By Staff | Jan 22, 2018

Jon Webster Hay

The State Attorney’s Office has found the use of deadly force by two Sanibel police officers and a deputy sheriff justified in the 2016 officer-involved shooting on Sanibel.

The state announced today that it had completed the review of the shooting of Jon Webster Hay, 50, from Nov. 20, 2016. Assistant State Attorney Anthony Kunasek noted that the investigator, J. S. Pudry, determined that the officers were “justified in using deadly force to protect themselves and each other from the dangers Jon Hay posed.”

The decision means that no criminal charges will be filed against Sanibel Officers Christopher Dowaliby and Chad Maik, nor against Lee County Sheriff’s Office Deputy Julie Weber.

“For the reasons set forth above, there is no basis for further action by this office,” Kunasek wrote to State Attorney Stephen Russell. “This matter should be closed.”
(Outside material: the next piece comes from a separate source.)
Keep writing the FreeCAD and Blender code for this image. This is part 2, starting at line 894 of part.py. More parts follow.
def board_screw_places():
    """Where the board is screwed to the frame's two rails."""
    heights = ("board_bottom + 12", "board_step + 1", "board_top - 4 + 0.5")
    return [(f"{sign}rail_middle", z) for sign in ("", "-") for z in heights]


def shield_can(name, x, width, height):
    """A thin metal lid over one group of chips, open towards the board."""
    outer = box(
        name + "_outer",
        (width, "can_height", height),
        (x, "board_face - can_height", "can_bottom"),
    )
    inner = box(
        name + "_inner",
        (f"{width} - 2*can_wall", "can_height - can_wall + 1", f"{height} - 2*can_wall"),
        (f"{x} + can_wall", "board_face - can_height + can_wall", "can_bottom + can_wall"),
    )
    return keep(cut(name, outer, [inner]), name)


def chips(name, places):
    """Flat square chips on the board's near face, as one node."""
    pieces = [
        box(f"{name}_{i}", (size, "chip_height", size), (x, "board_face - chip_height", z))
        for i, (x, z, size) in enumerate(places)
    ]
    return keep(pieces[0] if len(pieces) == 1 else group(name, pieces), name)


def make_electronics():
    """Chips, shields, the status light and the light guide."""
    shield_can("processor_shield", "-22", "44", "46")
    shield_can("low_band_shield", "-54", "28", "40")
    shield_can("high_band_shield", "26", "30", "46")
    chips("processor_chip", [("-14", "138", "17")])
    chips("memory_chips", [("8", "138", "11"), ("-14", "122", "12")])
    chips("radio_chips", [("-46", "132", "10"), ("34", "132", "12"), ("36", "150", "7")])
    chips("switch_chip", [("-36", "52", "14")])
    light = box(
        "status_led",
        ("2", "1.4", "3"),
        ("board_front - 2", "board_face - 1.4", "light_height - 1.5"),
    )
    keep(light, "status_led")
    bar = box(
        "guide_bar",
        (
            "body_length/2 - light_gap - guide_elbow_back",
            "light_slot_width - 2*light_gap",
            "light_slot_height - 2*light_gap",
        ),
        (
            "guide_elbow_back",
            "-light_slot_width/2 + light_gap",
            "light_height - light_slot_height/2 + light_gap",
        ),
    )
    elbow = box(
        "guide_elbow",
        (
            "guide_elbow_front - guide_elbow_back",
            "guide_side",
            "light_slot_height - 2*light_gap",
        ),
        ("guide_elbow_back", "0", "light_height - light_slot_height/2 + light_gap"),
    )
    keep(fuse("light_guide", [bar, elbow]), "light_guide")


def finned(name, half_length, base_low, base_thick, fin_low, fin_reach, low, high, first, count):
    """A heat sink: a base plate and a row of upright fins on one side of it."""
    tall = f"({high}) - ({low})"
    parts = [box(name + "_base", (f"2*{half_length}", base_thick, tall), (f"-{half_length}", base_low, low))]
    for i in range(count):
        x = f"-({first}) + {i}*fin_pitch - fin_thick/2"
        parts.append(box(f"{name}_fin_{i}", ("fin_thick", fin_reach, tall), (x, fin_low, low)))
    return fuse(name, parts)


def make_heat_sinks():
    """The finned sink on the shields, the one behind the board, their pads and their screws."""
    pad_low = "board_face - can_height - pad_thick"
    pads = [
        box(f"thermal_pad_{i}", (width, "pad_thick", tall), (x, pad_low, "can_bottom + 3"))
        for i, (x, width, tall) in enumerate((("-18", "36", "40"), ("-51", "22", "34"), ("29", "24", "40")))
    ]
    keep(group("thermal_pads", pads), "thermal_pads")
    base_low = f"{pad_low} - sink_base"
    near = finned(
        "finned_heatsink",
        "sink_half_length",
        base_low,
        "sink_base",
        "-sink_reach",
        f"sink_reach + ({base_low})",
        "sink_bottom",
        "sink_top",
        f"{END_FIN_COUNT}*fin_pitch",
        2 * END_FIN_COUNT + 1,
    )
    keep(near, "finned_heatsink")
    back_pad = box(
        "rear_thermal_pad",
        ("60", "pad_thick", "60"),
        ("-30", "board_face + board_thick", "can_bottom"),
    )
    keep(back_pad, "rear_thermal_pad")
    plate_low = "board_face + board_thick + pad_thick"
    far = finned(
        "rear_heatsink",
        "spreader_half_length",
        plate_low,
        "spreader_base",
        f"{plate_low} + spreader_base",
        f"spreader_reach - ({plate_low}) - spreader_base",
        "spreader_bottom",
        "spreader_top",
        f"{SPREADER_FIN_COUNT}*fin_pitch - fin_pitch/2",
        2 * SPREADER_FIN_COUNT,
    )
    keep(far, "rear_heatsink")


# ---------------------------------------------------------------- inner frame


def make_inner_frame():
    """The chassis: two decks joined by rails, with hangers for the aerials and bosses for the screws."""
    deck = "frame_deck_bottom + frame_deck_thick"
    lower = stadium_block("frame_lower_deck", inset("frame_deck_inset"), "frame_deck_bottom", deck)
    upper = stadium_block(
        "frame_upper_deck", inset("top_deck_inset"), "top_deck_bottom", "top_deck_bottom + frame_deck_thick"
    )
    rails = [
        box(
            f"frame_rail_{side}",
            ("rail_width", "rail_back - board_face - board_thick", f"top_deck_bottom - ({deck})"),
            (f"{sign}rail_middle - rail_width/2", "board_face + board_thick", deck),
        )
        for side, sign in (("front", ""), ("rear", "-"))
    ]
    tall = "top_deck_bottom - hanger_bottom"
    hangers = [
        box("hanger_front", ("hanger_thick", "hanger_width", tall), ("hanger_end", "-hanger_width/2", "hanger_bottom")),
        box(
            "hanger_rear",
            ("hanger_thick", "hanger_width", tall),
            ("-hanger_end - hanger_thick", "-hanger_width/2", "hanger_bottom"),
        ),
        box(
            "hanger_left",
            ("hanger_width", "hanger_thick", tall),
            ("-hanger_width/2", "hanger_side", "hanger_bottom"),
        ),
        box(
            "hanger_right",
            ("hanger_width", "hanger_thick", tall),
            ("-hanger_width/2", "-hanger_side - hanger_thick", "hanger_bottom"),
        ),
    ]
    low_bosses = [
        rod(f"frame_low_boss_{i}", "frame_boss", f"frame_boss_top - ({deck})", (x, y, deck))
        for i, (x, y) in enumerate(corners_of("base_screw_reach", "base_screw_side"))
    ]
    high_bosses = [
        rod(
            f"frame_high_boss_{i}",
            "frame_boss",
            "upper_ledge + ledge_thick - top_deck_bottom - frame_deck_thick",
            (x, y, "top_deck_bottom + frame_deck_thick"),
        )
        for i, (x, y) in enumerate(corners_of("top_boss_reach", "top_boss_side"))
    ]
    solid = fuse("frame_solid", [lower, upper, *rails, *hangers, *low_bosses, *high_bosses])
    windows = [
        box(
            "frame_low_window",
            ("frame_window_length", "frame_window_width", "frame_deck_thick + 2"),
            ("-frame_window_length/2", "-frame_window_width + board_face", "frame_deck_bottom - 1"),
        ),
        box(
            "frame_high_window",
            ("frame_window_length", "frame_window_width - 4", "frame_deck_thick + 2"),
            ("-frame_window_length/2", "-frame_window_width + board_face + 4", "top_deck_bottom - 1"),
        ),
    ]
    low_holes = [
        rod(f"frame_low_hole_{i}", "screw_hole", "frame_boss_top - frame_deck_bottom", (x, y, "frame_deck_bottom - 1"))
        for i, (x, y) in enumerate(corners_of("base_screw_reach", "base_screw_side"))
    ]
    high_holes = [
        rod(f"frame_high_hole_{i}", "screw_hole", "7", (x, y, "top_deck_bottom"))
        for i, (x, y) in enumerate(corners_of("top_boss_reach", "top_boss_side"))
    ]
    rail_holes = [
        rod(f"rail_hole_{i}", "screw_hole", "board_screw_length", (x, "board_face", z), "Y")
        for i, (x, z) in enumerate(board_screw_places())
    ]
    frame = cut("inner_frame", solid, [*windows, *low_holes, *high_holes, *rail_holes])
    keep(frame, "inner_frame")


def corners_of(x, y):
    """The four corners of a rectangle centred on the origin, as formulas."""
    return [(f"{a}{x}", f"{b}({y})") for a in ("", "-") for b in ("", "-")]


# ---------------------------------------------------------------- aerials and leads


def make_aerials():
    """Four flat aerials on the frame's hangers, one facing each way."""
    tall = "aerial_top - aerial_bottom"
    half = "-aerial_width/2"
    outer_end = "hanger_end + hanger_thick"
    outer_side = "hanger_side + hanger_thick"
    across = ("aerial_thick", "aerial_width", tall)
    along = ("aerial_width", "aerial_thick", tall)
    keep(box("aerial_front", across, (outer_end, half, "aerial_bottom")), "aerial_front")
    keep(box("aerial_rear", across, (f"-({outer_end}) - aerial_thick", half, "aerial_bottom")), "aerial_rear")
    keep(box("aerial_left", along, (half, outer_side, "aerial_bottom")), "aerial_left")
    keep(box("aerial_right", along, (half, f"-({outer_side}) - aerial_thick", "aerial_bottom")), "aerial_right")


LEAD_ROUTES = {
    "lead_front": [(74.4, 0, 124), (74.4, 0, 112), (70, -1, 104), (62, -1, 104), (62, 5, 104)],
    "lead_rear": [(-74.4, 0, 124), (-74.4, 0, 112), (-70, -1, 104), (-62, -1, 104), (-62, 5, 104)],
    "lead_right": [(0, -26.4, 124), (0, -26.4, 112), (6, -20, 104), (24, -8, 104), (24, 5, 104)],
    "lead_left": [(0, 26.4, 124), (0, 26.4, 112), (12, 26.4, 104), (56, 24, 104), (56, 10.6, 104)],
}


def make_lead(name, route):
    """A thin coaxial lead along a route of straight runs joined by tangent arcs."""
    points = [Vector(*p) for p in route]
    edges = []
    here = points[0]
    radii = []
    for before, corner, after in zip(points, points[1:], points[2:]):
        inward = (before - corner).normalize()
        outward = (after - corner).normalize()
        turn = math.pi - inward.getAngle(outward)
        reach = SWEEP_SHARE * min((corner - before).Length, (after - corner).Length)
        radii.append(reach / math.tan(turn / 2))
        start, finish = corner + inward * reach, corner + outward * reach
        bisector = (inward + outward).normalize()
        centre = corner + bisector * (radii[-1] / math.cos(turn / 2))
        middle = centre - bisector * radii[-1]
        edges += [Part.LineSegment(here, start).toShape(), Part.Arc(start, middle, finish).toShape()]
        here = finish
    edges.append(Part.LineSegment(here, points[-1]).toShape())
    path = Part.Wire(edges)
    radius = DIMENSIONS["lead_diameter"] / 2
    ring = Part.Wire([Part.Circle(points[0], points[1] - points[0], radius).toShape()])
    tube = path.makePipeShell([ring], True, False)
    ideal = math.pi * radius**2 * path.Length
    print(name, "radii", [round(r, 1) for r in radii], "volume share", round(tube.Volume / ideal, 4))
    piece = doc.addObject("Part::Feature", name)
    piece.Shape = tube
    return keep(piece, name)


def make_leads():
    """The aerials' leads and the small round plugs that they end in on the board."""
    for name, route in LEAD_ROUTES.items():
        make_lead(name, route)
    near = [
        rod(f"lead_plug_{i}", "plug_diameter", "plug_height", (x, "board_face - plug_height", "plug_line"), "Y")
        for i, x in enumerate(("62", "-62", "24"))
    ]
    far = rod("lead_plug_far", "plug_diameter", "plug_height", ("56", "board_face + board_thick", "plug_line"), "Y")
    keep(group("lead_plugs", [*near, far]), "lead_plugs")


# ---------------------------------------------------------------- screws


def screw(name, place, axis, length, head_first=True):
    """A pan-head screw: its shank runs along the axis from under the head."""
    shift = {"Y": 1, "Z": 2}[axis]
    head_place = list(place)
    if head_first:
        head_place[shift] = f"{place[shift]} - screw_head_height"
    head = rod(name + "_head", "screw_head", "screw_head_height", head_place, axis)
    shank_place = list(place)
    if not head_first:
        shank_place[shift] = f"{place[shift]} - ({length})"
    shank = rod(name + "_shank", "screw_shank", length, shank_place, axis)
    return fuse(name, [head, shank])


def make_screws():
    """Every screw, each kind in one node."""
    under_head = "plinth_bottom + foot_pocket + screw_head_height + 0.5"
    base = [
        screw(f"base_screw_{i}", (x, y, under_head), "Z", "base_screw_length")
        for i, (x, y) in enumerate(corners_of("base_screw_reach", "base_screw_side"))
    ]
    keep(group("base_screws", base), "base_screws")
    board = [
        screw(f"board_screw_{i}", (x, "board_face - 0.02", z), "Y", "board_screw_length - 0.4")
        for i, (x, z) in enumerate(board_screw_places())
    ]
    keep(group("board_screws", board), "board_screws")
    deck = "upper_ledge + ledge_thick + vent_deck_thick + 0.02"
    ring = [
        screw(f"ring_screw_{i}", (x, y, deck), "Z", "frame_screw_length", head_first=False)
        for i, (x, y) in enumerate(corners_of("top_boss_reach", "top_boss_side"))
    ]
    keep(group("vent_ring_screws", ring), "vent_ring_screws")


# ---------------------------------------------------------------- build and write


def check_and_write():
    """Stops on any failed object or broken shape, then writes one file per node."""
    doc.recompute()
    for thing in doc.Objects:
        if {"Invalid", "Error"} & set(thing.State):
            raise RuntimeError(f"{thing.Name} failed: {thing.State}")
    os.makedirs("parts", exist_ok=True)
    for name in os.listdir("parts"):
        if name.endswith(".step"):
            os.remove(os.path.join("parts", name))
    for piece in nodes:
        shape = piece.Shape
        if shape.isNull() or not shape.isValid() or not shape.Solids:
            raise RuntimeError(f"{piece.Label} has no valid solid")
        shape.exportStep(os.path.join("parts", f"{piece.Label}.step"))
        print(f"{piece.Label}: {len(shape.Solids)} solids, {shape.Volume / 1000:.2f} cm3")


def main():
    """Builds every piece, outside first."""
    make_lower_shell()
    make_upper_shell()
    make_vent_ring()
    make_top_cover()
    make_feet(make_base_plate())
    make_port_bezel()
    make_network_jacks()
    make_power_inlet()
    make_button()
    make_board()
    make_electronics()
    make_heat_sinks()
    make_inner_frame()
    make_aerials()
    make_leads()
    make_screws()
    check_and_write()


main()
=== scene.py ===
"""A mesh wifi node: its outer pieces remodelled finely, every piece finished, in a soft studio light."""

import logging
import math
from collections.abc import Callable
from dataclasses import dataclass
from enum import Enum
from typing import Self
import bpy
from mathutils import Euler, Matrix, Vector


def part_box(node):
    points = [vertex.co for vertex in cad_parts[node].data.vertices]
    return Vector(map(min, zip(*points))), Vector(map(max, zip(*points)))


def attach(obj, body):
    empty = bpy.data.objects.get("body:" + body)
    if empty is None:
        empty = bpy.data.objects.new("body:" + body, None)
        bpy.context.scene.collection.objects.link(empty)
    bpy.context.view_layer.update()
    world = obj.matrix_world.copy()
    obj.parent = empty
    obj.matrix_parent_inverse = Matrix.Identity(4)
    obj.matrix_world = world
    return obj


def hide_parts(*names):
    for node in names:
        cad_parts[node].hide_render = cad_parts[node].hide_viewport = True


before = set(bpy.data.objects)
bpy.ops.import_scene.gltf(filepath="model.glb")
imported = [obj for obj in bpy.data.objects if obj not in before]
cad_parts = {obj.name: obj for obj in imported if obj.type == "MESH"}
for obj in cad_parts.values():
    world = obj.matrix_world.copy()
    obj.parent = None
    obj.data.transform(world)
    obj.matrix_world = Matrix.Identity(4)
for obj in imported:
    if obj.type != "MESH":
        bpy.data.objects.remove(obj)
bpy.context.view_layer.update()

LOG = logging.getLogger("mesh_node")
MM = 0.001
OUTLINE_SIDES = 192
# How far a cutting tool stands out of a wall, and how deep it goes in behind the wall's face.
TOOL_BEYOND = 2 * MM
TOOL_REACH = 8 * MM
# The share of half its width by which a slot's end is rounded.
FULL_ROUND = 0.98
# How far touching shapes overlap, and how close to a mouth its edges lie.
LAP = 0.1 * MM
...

Sanibel Police Chief William Dalton was not surprised by the finding.

“I think it was expected,” he said. “I can’t think of a single time someone was shooting at a police officer close to 30 times, and the police officer defended themselves, that it wasn’t justified.”
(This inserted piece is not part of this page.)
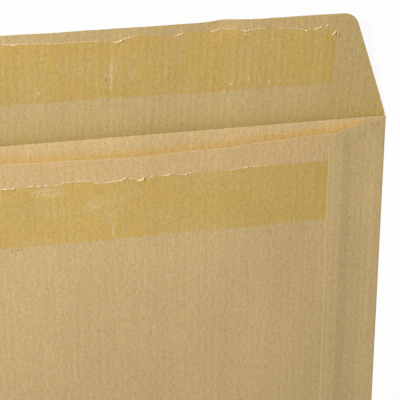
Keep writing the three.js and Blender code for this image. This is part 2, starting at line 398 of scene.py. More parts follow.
def paper_colour(tree, place):
    """The colour of bare kraft paper, and the group that gives its grain."""
    grain = tree.add("ShaderNodeGroup", {}, node_tree=GRAIN)
    ribs = tree.add("ShaderNodeGroup", {}, node_tree=RIBS)
    tree.put(grain.inputs["Place"], place)
    tree.put(ribs.inputs["Place"], place)
    colour = tree.mix(grain.outputs["Tint"], KRAFT, KRAFT_YELLOW)
    tone = tree.math("ADD", grain.outputs["Tone"], ribs.outputs["Tone"])
    grey = tree.add("ShaderNodeCombineColor", {0: tone, 1: tone, 2: tone}).outputs[0]
    colour = tree.mix(1.0, colour, grey, "MULTIPLY")
    colour = tree.mix(tree.math("MULTIPLY", grain.outputs["Bark"], BARK_STRENGTH), colour, KRAFT_BARK)
    return colour, grain


def paper_relief(tree, shader, grain, depth):
    """Fine fibre relief."""
    inputs = {"Strength": 1.0, "Distance": depth, "Height": grain.outputs["Relief"]}
    bump = tree.add("ShaderNodeBump", inputs)
    tree.put(shader.inputs["Normal"], bump.outputs["Normal"])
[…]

He credited his officers for their response.

“I think they handled it very professionally and very competently,” Dalton said.
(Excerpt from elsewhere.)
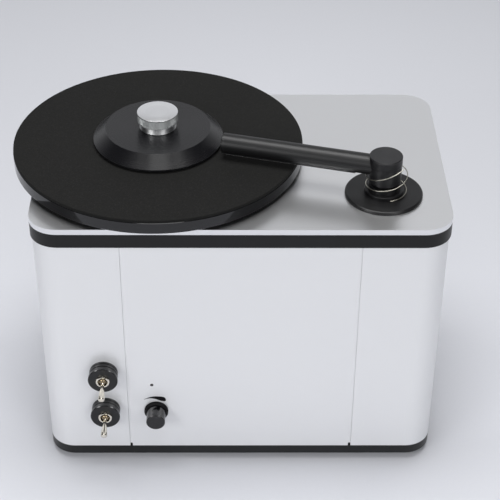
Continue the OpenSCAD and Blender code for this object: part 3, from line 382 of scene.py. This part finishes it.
# Platter, mat and drive
driveLook = {
    "platter": {
        "colour": (0.006, 0.006, 0.007), "rough": 0.10, "roughSpan": 0.04,
        "rings": (platterAt, upright, 1800.0, 0.000003, 0.3), "edge": (0.0006, 0.15, (0.2, 0.2, 0.2))},
    "mat": {
        "colour": (0.0082, 0.0082, 0.0078), "rough": 0.80, "specular": 0.14, "drift": 0.16,
        "driftScale": 22.0, "grain": (900.0, 0.00016, 0.35), "dust": 0.03},
    "spindle": {
        "colour": (0.70, 0.70, 0.69), "metallic": 1.0, "rough": 0.22,
        "rings": (platterAt, upright, 5200.0, 0.00001, 0.15)},
    "bronze": {
        "colour": (0.52, 0.34, 0.13), "metallic": 1.0, "rough": 0.42, "grain": (2600.0, 0.00005, 0.3)},
    "casting": {
        "colour": (0.52, 0.53, 0.54), "metallic": 0.9, "rough": 0.5, "grain": (1200.0, 0.00012, 0.3)},
}
driveFinish = makeFinishes("drive", driveLook)
dress(["platter"], driveFinish["platter"])
dress(["platter_mat"], driveFinish["mat"])
dress(["spindle", "motor_shaft", "suction_post", "speed_control_shaft"], driveFinish["spindle"])
dress(["spindle_bearing"], driveFinish["bronze"])
dress(["platter_motor", "vacuum_motor", "speed_control"], driveFinish["casting"])
print("platter and drive dressed")


# Helpers for new pieces
def smoothByAngle(mesh, degrees):
    work = bmesh.new()
    work.from_mesh(mesh)
    bmesh.ops.recalc_face_normals(work, faces=work.faces)
    for face in work.faces:
        face.smooth = True
    for edge in work.edges:
        edge.smooth = len(edge.link_faces) != 2 or edge.calc_face_angle(0) < math.radians(degrees)
    work.to_mesh(mesh)
    work.free()


def meshOf(name, points, faces, degrees=35):
    mesh = bpy.data.meshes.new(name)
    mesh.from_pydata(points, [], faces)
    mesh.update()
    smoothByAngle(mesh, degrees)
    return mesh


def newPiece(name, mesh, material, body):
    piece = bpy.data.objects.new(name, mesh)
    bpy.context.scene.collection.objects.link(piece)
    if material:
        piece.data.materials.clear()
        piece.data.materials.append(material)
    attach(piece, body)
    return piece


# Turns a profile of (radius, height) about Z. Ends on the axis close in one point.
def turnProfile(profile, columns, cut=None):
    points = []
    faces = []
    rings = []
    for step, (radius, height) in enumerate(profile):
        if radius == 0:
            points.append((0.0, 0.0, height))
            rings.append([len(points) - 1] * columns)
            continue
        first = len(points)
        for column in range(columns):
            angle = 2 * math.pi * column / columns
            r = radius - (cut(step, column) if cut else 0.0)
            points.append((r * math.cos(angle), r * math.sin(angle), height))
        rings.append(list(range(first, first + columns)))
    for lower, upper in zip(rings, rings[1:]):
        for column in range(columns):
            side = (column + 1) % columns
            corners = [lower[column], lower[side], upper[side], upper[column]]
            faces.append(list(dict.fromkeys(corners)))
    return points, faces


# Clamp and its screw knob, whose grip has a real diamond knurl
clampLook = {
    "disc": {
        "colour": (0.005, 0.005, 0.006), "rough": 0.26, "roughSpan": 0.03, "specular": 0.42,
        "turned": ("Z", 0.65), "rings": (platterAt, upright, 4200.0, 0.000002, 0.04), "dust": 0.01,
        "edge": (0.0005, 0.4, (0.2, 0.2, 0.21))},
    "knobFace": {
        "colour": (0.83, 0.835, 0.85), "metallic": 1.0, "rough": 0.32, "roughSpan": 0.06,
        "turned": ("Z", 0.08), "rings": (platterAt, upright, 5200.0, 0.00002, 0.10)},
    # painted shade: the grip is the same steel as face and neck, and its darker colour stands for the shade
    # between the knurl's diamonds; the knurl's cut itself is real
    "knobGrip": {
        "colour": (0.44, 0.455, 0.455), "metallic": 0.80, "rough": 0.44, "grain": (5000.0, 0.00002, 0.15)},
    "knobNeck": {
        "colour": (0.88, 0.885, 0.89), "metallic": 1.0, "rough": 0.46, "roughSpan": 0.1,
        "turned": ("Z", 0.92), "rings": (platterAt, upright, 5200.0, 0.00002, 0.10)},
}
knobShape = {
    "bore": 0.0037, "boreDeep": 0.014, "hub": 0.009, "neck": 0.019, "neckHigh": 0.0072,
    "neckRound": 0.0004, "neckFoot": 0.0003, "neckFlare": 0.0001, "grip": 0.021, "gripHigh": 0.0102,
    "lowEdge": 0.0004, "lowParts": 3, "topEdge": 0.00015, "topShare": 0.3, "seam": 0.0001,
    "diamonds": 120, "rows": 8, "fineness": 6, "cut": 0.00034, "fadeIn": 6, "smooth": 28,
}
clampFinish = makeFinishes("clamp", clampLook)
dress(["clamp_disc"], clampFinish["disc"])
dress(["clamp_knob"], clampFinish["knobFace"])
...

He noted that the incident could have been a lot worse.

“We were lucky more people weren’t hurt,” Dalton said. “It could have been more of our officers. It could have been civilians. We were lucky.”

At about 8 p.m. Nov. 20, 2016, Officer Jared Ciccone conducted a traffic stop in the area of 2330 Periwinkle Way. A gray van passed by and shot at him, striking him once in the upper body. Ciccone radioed that shots had been fired and provided a vehicle description, where the shots had come from and the direction the van was traveling. He also indicated that the driver was a man.

Dowaliby heard the call while at 979 E. Gulf Drive. He turned west onto Periwinkle Way and located a gray-green van traveling eastbound in the 1200 block. Dowaliby pursed the vehicle with his sirens and lights flashing until it stopped on Sand Castle Road.

Dowaliby saw a man, who was later identified as Hay, exit the van. Hay, of 1476 Sandcastle Road, Sanibel, fired several shots at Dowaliby with what looked like a rifle. Maik reported that he saw Hay exit the driver’s door and open fire with an AR-15 style rifle.

Both of the officers’ vehicles were struck by gunfire, with 28 spent cartridge cases found where Hay was shooting from. Seventeen spent cartridge cases were recovered near where the officers were.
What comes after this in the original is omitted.